### Given problem
Retype exactly the stretch of lines that begins at the line containing "for node in" and ends at the last line of the data, with no other lines.
# # #
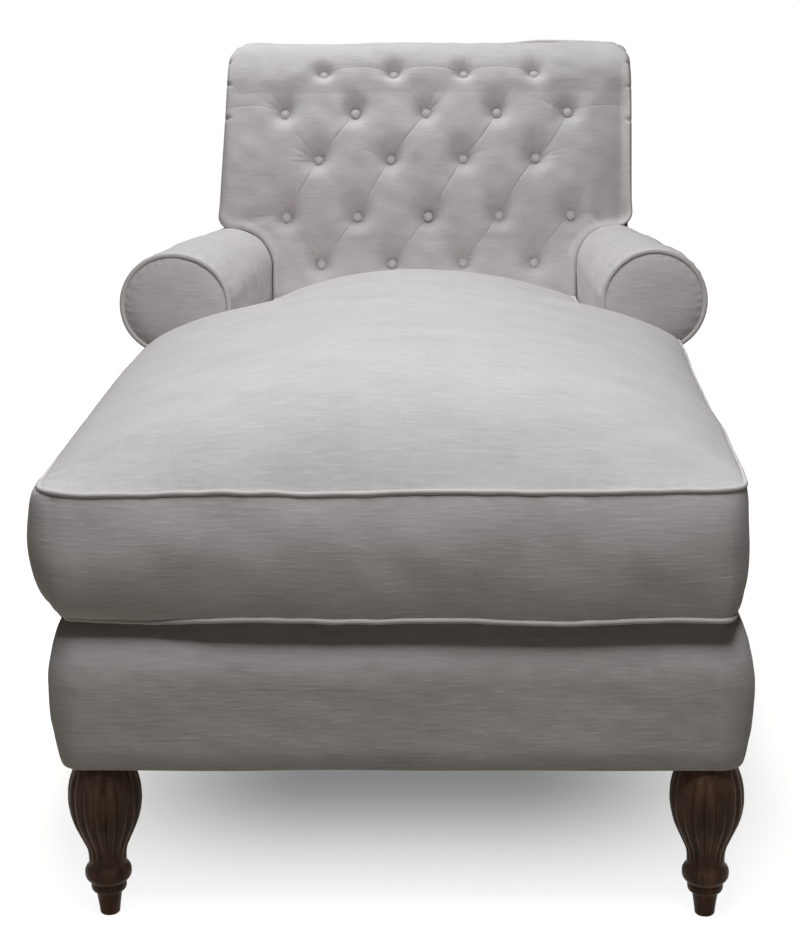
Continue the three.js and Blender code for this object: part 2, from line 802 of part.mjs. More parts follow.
// What the arm takes out of the back pad: the arm itself and all that lies outside and below its roll.
function armHollow() {
  const section = (radius, height, yAt) => {
    const centreX = armInnerX + radius;
    const centreZ = height - radius;
    const reach = radius + clearance;
    const bottom = standing - cutOverrun;
    const outline = [new THREE.Vector2(armInnerX - clearance, bottom)];
    for (let step = 0; step <= armArcSteps; step++) {
      const angle = Math.PI * (1 - step / armArcSteps);
      outline.push(new THREE.Vector2(centreX + reach * Math.cos(angle), centreZ + reach * Math.sin(angle)));
    }
    outline.push(new THREE.Vector2(centreX + reach + cutOverrun, centreZ));
    outline.push(new THREE.Vector2(centreX + reach + cutOverrun, bottom));
    return outline.map(({ x, y: z }) => upright(x, yAt(z), z));
  };
  return loft([
    section(armFrontRadius, armFrontHeight, () => armFront + facingThickness + clearance),
    section(armRearRadius, armRearHeight, (z) => backY(z, padRearDepth)),
    section(armRearRadius, armRearHeight, (z) => backY(z, padRearDepth + cutOverrun)),
  ]);
}

function armFacing() {
  const ringAt = (inset, y) => armFrontSection(-inset, standing + inset - weltRoom)
    .map(({ x, y: z }) => upright(x, y, z));
  return loft([
    ringAt(weltRoom, armFront + facingThickness),
    ringAt(weltRoom, armFront + facingDome),
    ringAt(weltRoom + facingDomeInset, armFront),
  ]);
}

function armWelt() {
  const inset = weltRadius + clearance;
  const line = armFrontSection(-inset, standing);
  const height = -(armFront + facingThickness - weltRadius);
  return cordAlong(line, height, weltRadius, weltSides, false, (x, z, y) => upright(x, -y, z));
}

function seatDeck() {
  const deck = block(-railOuterX, railOuterX, railFrontY, railRearY, lowerDeckFace, deckTop);
  const posts = [armBoard(clearance), backPost(clearance)];
  return cutFrom(deck, posts.concat(posts.map(mirrored)));
}

// Seat cushion, on the deck between the arms and over the full width in front of them

const weltSeat = (weltRadius + clearance) / Math.SQRT2 - weltNotch / 2;
const cushionBottom = standing + weltRadius + weltSeat;
const cushionTop = cushionBottom + cushionThickness;
const cushionNeckX = armInnerX - clearance - cushionBulge;
const cushionShoulderY = armFront - clearance - cushionBulge;
const cushionRearY = seatDepth - clearance - cushionBulge;

function cushionOutline(extra) {
  const halfFront = cushionFrontWidth / 2;
  const alongSide = cushionSideShares.map((share) => [halfFront, cushionShoulderY * share, 0]);
  const alongFront = cushionFrontShares.map((share) => [halfFront * share, cushionFrontSetBack, 0]);
  const alongNeck = cushionNeckShares.map((share) =>
    [cushionNeckX, cushionShoulderY + (cushionRearY - cushionShoulderY) * share, 0]);
  const right = [
    [0, cushionFrontSetBack, 0],
    ...alongFront,
    [halfFront, cushionFrontSetBack, cushionCornerRadius],
    ...alongSide,
    [halfFront, cushionShoulderY, cushionEarRadius],
    [cushionNeckX, cushionShoulderY, cushionNeckRadius],
    ...alongNeck,
    [cushionNeckX, cushionRearY, cushionCornerRadius],
    [cushionNeckX / 2, cushionRearY, 0],
    [0, cushionRearY, 0],
  ];
  const left = right.slice(1, -1).map(([x, y, radius]) => [-x, y, radius]).reverse();
  return parallel(roundedOutline(right.concat(left), 3), extra);
}

// Behind the shoulders the cushion gets thinner, and its rear leans with the back.
function withLean(x, y, z) {
  const share = THREE.MathUtils.clamp((y - cushionShoulderY) / (cushionRearY - cushionShoulderY), 0, 1);
  const thinner = 1 - share * cushionRearDrop / (cushionTop - standing);
  const height = standing + (z - standing) * thinner;
  return upright(x, y + share * Math.tan(backLean) * (height - cushionBottom), height);
}

function sideSwell(share) {
  const half = share < cushionBulgeShare ? share / cushionBulgeShare : (1 - share) / (1 - cushionBulgeShare);
  const edge = share < cushionBulgeShare ? -cushionDrawIn : 0;
  return edge + (cushionBulge - edge) * Math.sin((Math.PI / 2) * half);
}

// The swell of the top along one stretch: nothing at its ends, 1 over its middle.
function swellAlong(y, frontY, rearY) {
  const middleY = (frontY + rearY) / 2;
  const share = Math.min(1, Math.abs((y - middleY) / (rearY - middleY)));
  return (1 - share ** crownFlatness) ** crownFullness;
}

function swellAcross(x, halfWidth) {
  return Math.max(0, 1 - (x / halfWidth) ** 2) ** crownFullness;
}

// Over the whole length the top peaks over the front part, declines behind it and closes at the rear edge.
function longSwell(y, frontY, rearY) {
  const peakY = THREE.MathUtils.lerp(frontY, rearY, crownPeakShare);
  if (y < peakY) {
    return swellAlong(y, frontY, 2 * peakY - frontY);
  }
  const share = Math.min(1, (y - peakY) / (rearY - peakY));
  return (1 - crownDecline * share) * (1 - share ** crownEndPower) ** crownFullness;
}

// The crown is the fuller of two swells, one over the wide front part and one over the whole length.
function crownAt({ x, y }) {
  const front = cushionFrontSetBack + weltNotch;
  const wide = swellAcross(x, cushionFrontWidth / 2 - weltNotch)
    * swellAlong(y, front, cushionShoulderY - weltNotch);
  const long = swellAcross(x, cushionNeckX - weltNotch) * longSwell(y, front, cushionRearY - weltNotch);
  return cushionCrown * (wide ** crownBlend + long ** crownBlend) ** (1 / crownBlend);
}

// The rings of the crown and the sole close on a spine. The shoulders aim well in front of themselves,
// so no edge of the outline points straight at its own place on the spine.
function spineY(y) {
  const spineFront = cushionFrontSetBack + cushionFrontWidth / 2;
  const spineShoulder = THREE.MathUtils.lerp(spineFront, cushionShoulderY, spineShoulderShare);
  const spineRear = cushionRearY - cushionNeckX;
  if (y < cushionShoulderY) {
    return THREE.MathUtils.mapLinear(y, cushionFrontSetBack, cushionShoulderY, spineFront, spineShoulder);
  }
  return THREE.MathUtils.mapLinear(y, cushionShoulderY, cushionRearY, spineShoulder, spineRear);
}

function seatCushion() {
  const outline = cushionOutline(0);
  const towardsSpine = (ring, share) => ring.map((point) => {
    const spine = new THREE.Vector2(0, spineY(point.y));
    return point.clone().sub(spine).multiplyScalar(share).add(spine);
  });
  const level = (ring, z) => ring.map(({ x, y }) => withLean(x, y, z));
  const foot = parallel(outline, -cushionDrawIn - weltNotch);
  const edge = parallel(outline, -weltNotch);
  const rings = [
    level(towardsSpine(foot, 0), standing),
    level(towardsSpine(foot, soleShare), standing),
    level(foot, cushionBottom),
    level(parallel(outline, -cushionDrawIn), cushionBottom + weltNotch),
    ...borderStepShares.map((share) => {
      const z = cushionBottom + weltNotch + (cushionThickness - 2 * weltNotch) * share;
      return level(parallel(outline, sideSwell(share)), z);
    }),
    level(outline, cushionTop - weltNotch),
    level(edge, cushionTop),
    ...crownShares.map((share) => towardsSpine(edge, share)
      .map((point) => withLean(point.x, point.y, cushionTop + crownAt(point)))),
  ];
  return closedRings(rings);
}

// Rings whose first and last lie folded together on a line need no caps.
function closedRings(rings) {
  return skinOf(rings.flat(), wallFaces(rings.length, rings[0].length, false));
}

function cushionWelt(edgeOffset, edgeZ, upOrDown) {
  const line = cushionOutline(edgeOffset + weltSeat);
  return cordAlong(line, edgeZ + upOrDown * weltSeat, weltRadius, weltSides, true, withLean);
}

// Assembly
const chaise = new THREE.Group();

function add(name, geometry, material) {
  const mesh = new THREE.Mesh(geometry, material);
  mesh.name = name;
  chaise.add(mesh);
}

function addPair(name, geometry, material) {
  add(`${name}_right`, geometry, material);
  add(`${name}_left`, mirrored(geometry), material);
}

function addBase() {
  const railTop = legHeight + railHeight;
  const sideRail = block(railInnerX, railOuterX, railFrontY + railThickness + clearance, railRearY,
    legHeight, railTop);
  addPair('side_rail', cutFrom(sideRail, [boltHole(legX, rearLegY)]), timber);
  const frontRail = block(-railOuterX, railOuterX, railFrontY, railFrontY + railThickness,
    legHeight, railTop);
  const frontHoles = [boltHole(legX, frontLegY), boltHole(-legX, frontLegY)];
  add('front_rail', cutFrom(frontRail, frontHoles), timber);
  const rearReach = postInnerX - clearance;
  const rearRail = block(-rearReach, rearReach, railRearY - railThickness, railRearY, legHeight, railTop);
  add('rear_rail', rearRail, timber);
  const middleY = (railFrontY + railRearY) / 2;
  const halfLength = (railRearY - railFrontY) / 2;
  const mitreGap = clearance * Math.SQRT2;
  add('base_border_front', placedBorder(railOuterX, mitreGap, 0, 0, railFrontY), linen);
  add('base_border_rear', placedBorder(railOuterX, mitreGap, Math.PI, 0, railRearY), linen);
  add('base_border_right', placedBorder(halfLength, 0, Math.PI / 2, railOuterX, middleY), linen);
  add('base_border_left', placedBorder(halfLength, 0, -Math.PI / 2, -railOuterX, middleY), linen);
  addPair('front_leg', frontLeg(), walnut);
  addPair('rear_leg', rearLeg(), walnut);
  add('dust_cover', dustCover(), blackCloth);
  for (let i = 0; i < springCount; i++) {
    const share = (i + 0.5) / springCount;
    add(`seat_spring_${i + 1}`, spring(railFrontY + (postFrontY - railFrontY) * share), springSteel);
  }
  add('seat_deck', seatDeck(), blackCloth);
}

function addArms() {
  addPair('arm_post', armBoard(0), timber);
  addPair('arm_top_rail', armRail(0), timber);
  addPair('arm_pad', armPad(), linen);
  addPair('arm_facing', armFacing(), linen);
  addPair('arm_welt', armWelt(), linenWelt);
}

function addBack() {
  addPair('back_post', backPost(0), timber);
  add('back_top_rail', backTopRail(0), timber);
  add('back_tacking_rail', tackingRail(0), timber);
  add('back_pad', backPad(), linen);
  add('outside_back', outsideBack(), linen);
  add('back_welt', backWelt(), linenWelt);
  buttons.forEach((button) => add(button.name, backButton(button), linenButton));
}

function addCushion() {
  add('seat_cushion', seatCushion(), linen);
  add('cushion_top_welt', cushionWelt(0, cushionTop, 1), linenWelt);
  add('cushion_bottom_welt', cushionWelt(-cushionDrawIn, cushionBottom, -1), linenWelt);
}

addBase();
addArms();
addBack();
addCushion();

const box = new THREE.Box3().setFromObject(chaise);
chaise.position.y = -(box.min.y + box.max.y) / 2;
chaise.updateMatrixWorld(true);

export default chaise;
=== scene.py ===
import math

import bmesh
import bpy
import numpy as np
from mathutils import Matrix, Vector, geometry
from mathutils.kdtree import KDTree


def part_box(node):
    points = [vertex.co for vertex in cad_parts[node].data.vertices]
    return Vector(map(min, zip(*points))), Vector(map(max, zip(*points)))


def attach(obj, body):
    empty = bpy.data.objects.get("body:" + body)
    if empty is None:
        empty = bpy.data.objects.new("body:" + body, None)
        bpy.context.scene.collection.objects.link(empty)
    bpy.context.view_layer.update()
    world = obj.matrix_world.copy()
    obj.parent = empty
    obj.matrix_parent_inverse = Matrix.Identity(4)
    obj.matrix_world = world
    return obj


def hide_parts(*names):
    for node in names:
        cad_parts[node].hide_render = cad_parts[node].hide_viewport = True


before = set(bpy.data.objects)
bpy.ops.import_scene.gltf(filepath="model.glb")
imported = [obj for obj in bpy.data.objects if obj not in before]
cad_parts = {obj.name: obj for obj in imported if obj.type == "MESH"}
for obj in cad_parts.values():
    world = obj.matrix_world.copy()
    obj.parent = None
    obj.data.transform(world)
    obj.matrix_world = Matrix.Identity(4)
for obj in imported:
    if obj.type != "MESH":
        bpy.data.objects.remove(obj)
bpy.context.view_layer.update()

# Lengths are metres. Pieces are laid out with y from the foot end's face, and FOOT_Y takes that into
# the frame.
FOOT_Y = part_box("base_border_front")[0].y

# Base
LEG_TOP = 0.180
DECK_TOP = 0.3463
STANDING = 0.3466
RAIL_HALF = 0.341
RAIL_FRONT = 0.030
BORDER_BULGE = 0.030
BORDER_CORNER = 0.008

# Back
SEAT_DEPTH = 1.402
LEAN = math.radians(14.8)
BACK_HEIGHT = 0.869
TOP_RADIUS = 0.080
BACK_HALF = 0.358
BACK_TOP_HALF = 0.349
BACK_CORNER = 0.014
BACK_EDGE = 0.022
PAD_DEPTH = 0.110
TOP_DROP = 0.004

# Rows of buttons from the seat up: letter, count, share of the face's length, pitch and shift to the right
ROWS = [
    ("e", 4, 0.275, 0.1226, 0.005),
    ("d", 5, 0.414, 0.1228, 0.006),
    ("c", 4, 0.585, 0.1250, 0.001),
    ("b", 5, 0.725, 0.1225, -0.003),
    ("a", 4, 0.857, 0.1215, 0.0),
]

# Arms
ARM_INNER = 0.263
ARM_OUTER = 0.356
ARM_FRONT = 0.830
ARM_FRONT_HEIGHT, ARM_FRONT_RADIUS = 0.613, 0.076
ARM_REAR_HEIGHT, ARM_REAR_RADIUS = 0.548, 0.062
FACING_DEPTH = 0.012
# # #
### The answer
    for node in names:
        cad_parts[node].hide_render = cad_parts[node].hide_viewport = True


before = set(bpy.data.objects)
bpy.ops.import_scene.gltf(filepath="model.glb")
imported = [obj for obj in bpy.data.objects if obj not in before]
cad_parts = {obj.name: obj for obj in imported if obj.type == "MESH"}
for obj in cad_parts.values():
    world = obj.matrix_world.copy()
    obj.parent = None
    obj.data.transform(world)
    obj.matrix_world = Matrix.Identity(4)
for obj in imported:
    if obj.type != "MESH":
        bpy.data.objects.remove(obj)
bpy.context.view_layer.update()

# Lengths are metres. Pieces are laid out with y from the foot end's face, and FOOT_Y takes that into
# the frame.
FOOT_Y = part_box("base_border_front")[0].y

# Base
LEG_TOP = 0.180
DECK_TOP = 0.3463
STANDING = 0.3466
RAIL_HALF = 0.341
RAIL_FRONT = 0.030
BORDER_BULGE = 0.030
BORDER_CORNER = 0.008

# Back
SEAT_DEPTH = 1.402
LEAN = math.radians(14.8)
BACK_HEIGHT = 0.869
TOP_RADIUS = 0.080
BACK_HALF = 0.358
BACK_TOP_HALF = 0.349
BACK_CORNER = 0.014
BACK_EDGE = 0.022
PAD_DEPTH = 0.110
TOP_DROP = 0.004

# Rows of buttons from the seat up: letter, count, share of the face's length, pitch and shift to the right
ROWS = [
    ("e", 4, 0.275, 0.1226, 0.005),
    ("d", 5, 0.414, 0.1228, 0.006),
    ("c", 4, 0.585, 0.1250, 0.001),
    ("b", 5, 0.725, 0.1225, -0.003),
    ("a", 4, 0.857, 0.1215, 0.0),
]

# Arms
ARM_INNER = 0.263
ARM_OUTER = 0.356
ARM_FRONT = 0.830
ARM_FRONT_HEIGHT, ARM_FRONT_RADIUS = 0.613, 0.076
ARM_REAR_HEIGHT, ARM_REAR_RADIUS = 0.548, 0.062
FACING_DEPTH = 0.012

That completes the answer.